Tudo isto não impede, porém, que o diretor/roteirista também se volte aos puristas fãs de Kubrick e revisite boa parte da iconografia que marcou O Iluminado. Lá estão símbolos do clássico filme de 1980, como o Overlook Hotel, como o mesmo carpete de motivos hexagonais coloridos, o poço do elevador que jorra sangue, a loira pelada podremente cadavérica na banheira do quarto 237, o buraco feito pelo machado na porta de um dos quartos, as irmãs gêmeas assassinadas que aparecem sempre de azul e branco e mãos dadas, o barman que inclusive lembra fisicamente o papai Jack, o labirinto externo coberto de neve, a música de baile tocada por uma big band no final… Já que é para mergulhar nos traumas de infância que chacoalharam Dan por toda a vida, Mike joga para a galera e em casa ao adicionar todos estes detalhes de figurinos, cenários e personagens que entraram para a história do cinema pop do século 20. Nenhum fã de Kubrick pode reclamar da inexistência de referencias, muito menos da qualidade do novo filme.

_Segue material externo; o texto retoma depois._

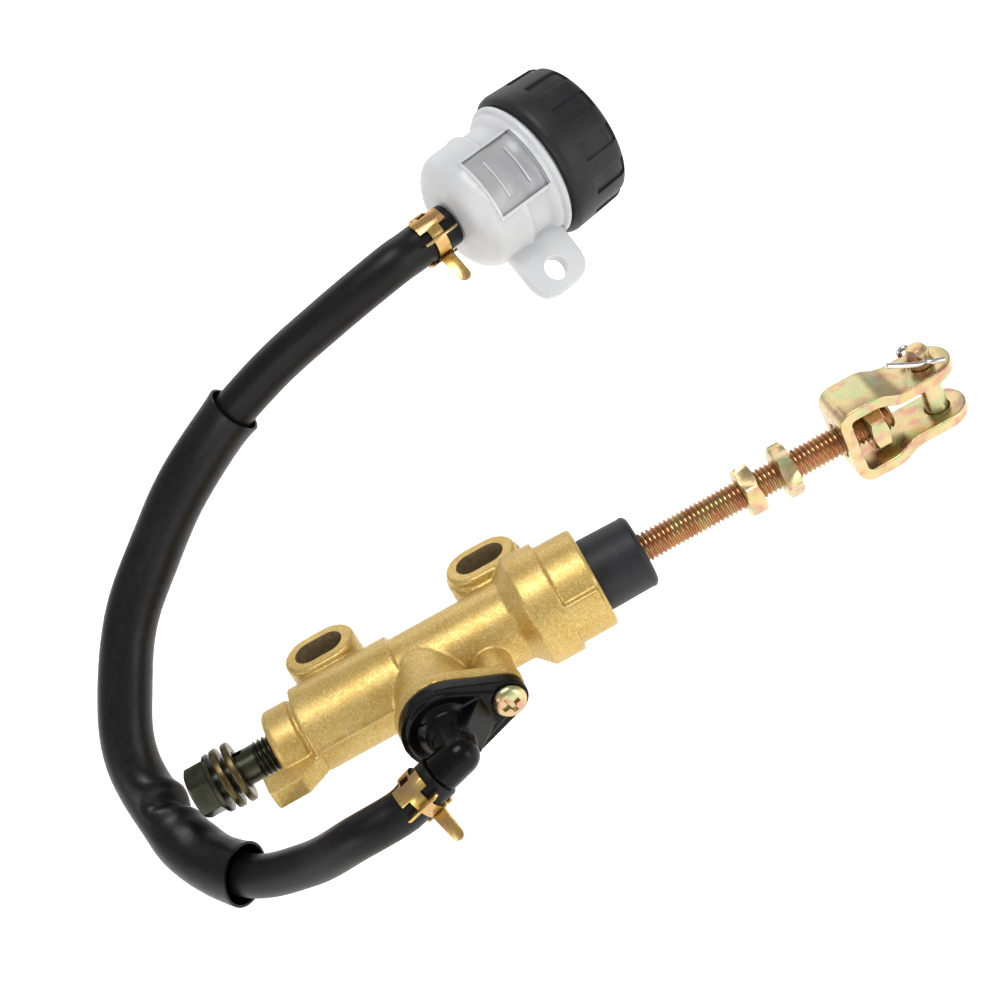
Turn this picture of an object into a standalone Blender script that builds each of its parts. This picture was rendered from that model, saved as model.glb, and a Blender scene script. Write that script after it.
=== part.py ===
"""Rear brake master cylinder with a remote reservoir, built as separate pieces.

The bore runs along X, with the push rod and clevis at +X. The fixing bolts pass along Z through two
slotted lugs beside the bore, and the inlet port points to -Y. The origin is on the bore's axis, midway
between the lugs.
"""

from math import atan2, cos, degrees, hypot, radians, sin, tau

import bmesh
import bpy
from mathutils import Matrix, Vector

MM = 0.001

# Driving dimensions, in millimetres. Positions along X are measured from midway between the lugs.
GAP = 0.3
BORE_RADIUS = 7.0
BARREL_RADIUS = 10.9
HEAD_RADIUS = 15.0
COLLAR_RADIUS = 13.4
SADDLE_RADIUS = 12.1
NOSE_RADIUS = 10.1
NOSE_END = -43.7
HEAD_END = 46.3
LUG_SPACING = 46.5
LUG_OFFSET_Y = 14.3
LUG_TOP = 11.6
LUG_BOTTOM = -9.5
LUG_RADIUS = 6.9
LUG_HALF_STRAIGHT = 2.8
SLOT_RADIUS = 3.9
SLOT_HALF_STRAIGHT = 2.7
PORT_X = -2.2
PORT_FACE_Y = -22.0
FLANGE_RADIUS = 11.7
SCREW_X = 13.8
SCREW_Z = -1.0
SCREW_EAR_RADIUS = 5.2
FLANGE_THICKNESS = 3.4
ELBOW_AXIS_Y = -36.7
ELBOW_RADIUS = 4.8
SPIGOT_RADIUS = 3.0
SPIGOT_START = 7.0
SPIGOT_END = 20.0
SPIGOT_TILT = radians(-19.0)
HOSE_RADIUS = 5.5
HOSE_BORE_RADIUS = 3.6
SLEEVE_RADIUS = 7.0
SLEEVE_WALL = 0.9
LOWER_TONGUE = (0.277, -0.523, -0.806)
ROD_RADIUS = 3.9
ROD_TIP = 28.9
ROD_END = 130.6
NUT_WIDTH = 12.7
CLEVIS_WEB = 116.3
CLEVIS_THICKNESS = 3.0
CLEVIS_HALF_WIDTH = 7.25
CLEVIS_HALF_WIDE = 10.9
CLEVIS_HALF_NARROW = 8.4
PIN_X = 142.6
PIN_RADIUS = 2.9
EAR_END_RADIUS = 7.25
COTTER_Z = 10.9
COTTER_RADIUS = 0.8
BOLT_RADIUS = 5.0
RESERVOIR_BASE = Vector((57.3, 45.4, 82.2))
RESERVOIR_AXIS = Vector((0.943, 0.330, -0.028)).normalized()
RESERVOIR_EAR = Vector((0.163, -0.538, -0.828))
CUP_RADIUS = 16.1
CUP_WALL = 1.6
NECK_RADIUS = 17.0
CAP_RADIUS = 20.0
ROUND_SIDES = 24
SMALL_SIDES = 16


def clear_scene():
    """Removes every object, so that only this part is left."""
    for thing in list(bpy.data.objects):
        bpy.data.objects.remove(thing, do_unlink=True)


def finish(name, colour, roughness, metallic=0.0):
    """A Principled material with the piece's colour, roughness and metal value."""
    material = bpy.data.materials.new(name)
    material.use_nodes = True
    shader = material.node_tree.nodes["Principled BSDF"]
    shader.inputs["Base Color"].default_value = (*colour, 1.0)
    shader.inputs["Roughness"].default_value = roughness
    shader.inputs["Metallic"].default_value = metallic
    return material


def place(origin=(0.0, 0.0, 0.0), along=(1.0, 0.0, 0.0), side=(0.0, 1.0, 0.0)):
    """A matrix that puts local X along a direction, local Y as near side as it can be, at a point in mm."""
    x_axis = Vector(along).normalized()
    z_axis = x_axis.cross(Vector(side)).normalized()
    y_axis = z_axis.cross(x_axis)
    turn = Matrix((x_axis, y_axis, z_axis)).transposed().to_4x4()
    return Matrix.Translation(Vector(origin) * MM) @ turn


def add_object(name, mesh_builder, material, matrix=None, smooth_angle=35.0):
    """Makes one named object from a bmesh in millimetres, with smooth round faces and outward normals."""
    bmesh.ops.remove_doubles(mesh_builder, verts=mesh_builder.verts, dist=0.0005)
    bmesh.ops.recalc_face_normals(mesh_builder, faces=mesh_builder.faces)
    bmesh.ops.scale(mesh_builder, vec=(MM, MM, MM), verts=mesh_builder.verts)
    mesh = bpy.data.meshes.new(name)
    mesh_builder.to_mesh(mesh)
    mesh_builder.free()
    mesh.shade_smooth()
    mesh.set_sharp_from_angle(angle=radians(smooth_angle))
    if material:
        mesh.materials.append(material)
    thing = bpy.data.objects.new(name, mesh)
    bpy.context.scene.collection.objects.link(thing)
    if matrix is not None:
        thing.matrix_world = matrix
    return thing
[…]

E, sim, Stephen King não só aprovou o trabalho final do diretor e roteirista como ainda manifestou publicamente elogiosos comentários dirigidos a ele em sua conta no Twitter. Assim todos saem satisfeitos. Público, indústria, fãs, autor. De fato, Flanagan saiu-se muito bem – e com méritos e louvor – nesta arriscadíssima empreitada.
Doutor Sono (Doctor Sleep, EUA, 2019). Direção e roteiro: Mike Flanagan. Com Ewan McGregor, Rebecca Ferguson, Kyliegh Curran, Emily Alyn Lind, Cliff Curtis, Carel Struycken, Carl Lumbly e Alex Essoe. Warner. 151 minutos. Estreia nos cinemas brasileiros: 7 de novembro.